Impact: Physical harm, radicalization cycles, and long-term societal division.

Media Influence and Stereotyping

Selective Exposure

Individuals intentionally seek information that confirms existing beliefs. Social media algorithms reinforce this by recommending similar content. Exposure becomes increasingly narrow over time (echo chambers).

Hetero-Stereotypes (Other Groups)

Negative portrayals of immigrants, women, or religious minorities can become reinforced. Repeated exposure to isolated crime stories may create exaggerated perceptions. Lack of exposure to counterexamples strengthens bias. Example: Watching repeated content linking immigration and crime increases perceived threat.

Auto-Stereotypes

Media emphasizing national pride reinforces positive in-group beliefs.

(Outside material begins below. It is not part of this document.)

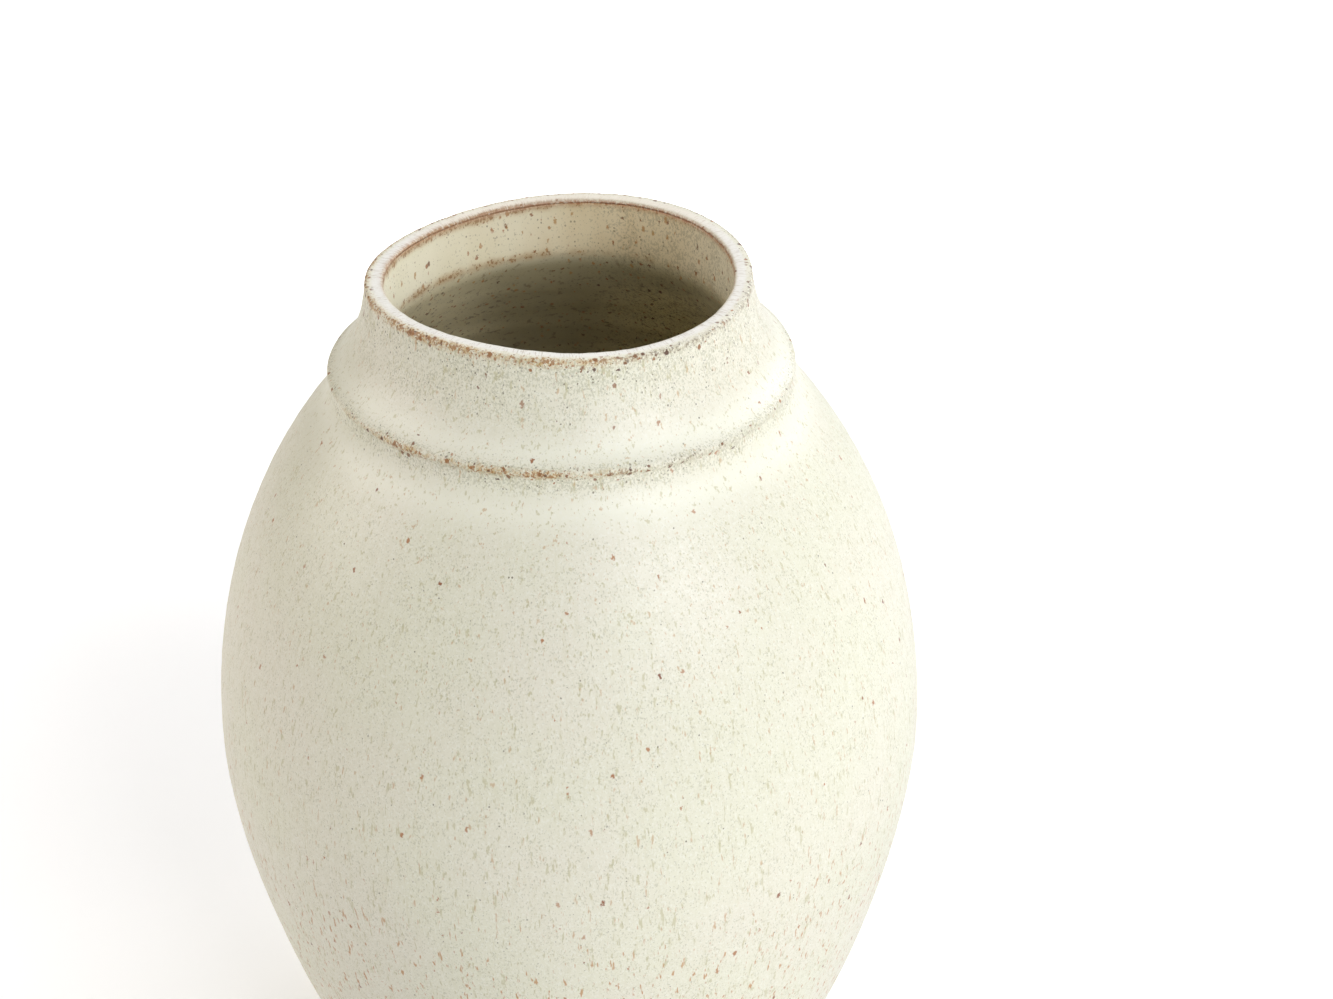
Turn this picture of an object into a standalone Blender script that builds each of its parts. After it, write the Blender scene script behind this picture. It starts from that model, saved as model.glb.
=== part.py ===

People consume content portraying their culture as hardworking, moral, or superior. These beliefs strengthen group cohesion but may increase out-group comparison. Example: National media highlighting cultural achievements while ignoring internal issues.

Redlining and Systemic Inequality

Government and banks denied loans to minority neighborhoods based on assumptions that certain ethnic communities were financially risky. This created long-term residential segregation.

Connection to Ethnocentrism

This reflected the belief that dominant cultural groups were more “desirable,” institutionalizing discrimination into economic systems.

Impact: Generational wealth inequality and concentrated poverty.

Global Economic and Cultural Factors

The Resource Curse

Heavy dependence on oil or minerals can lead to corruption, weak economic diversification, and wealth concentrated among elites. Cultural effect: Political distrust and inequality.

Migration Dynamics

Immigration increases diversity and economic dynamism but can also create political tension over identity and jobs. Emigration can cause brain drain but increases remittances. It shapes attitudes toward outsiders depending on history.

Geographic Isolation

Geographic isolation strengthens cultural identity but may limit economic opportunities. It can produce cautious or protective attitudes toward immigrants and encourages the preservation of tradition.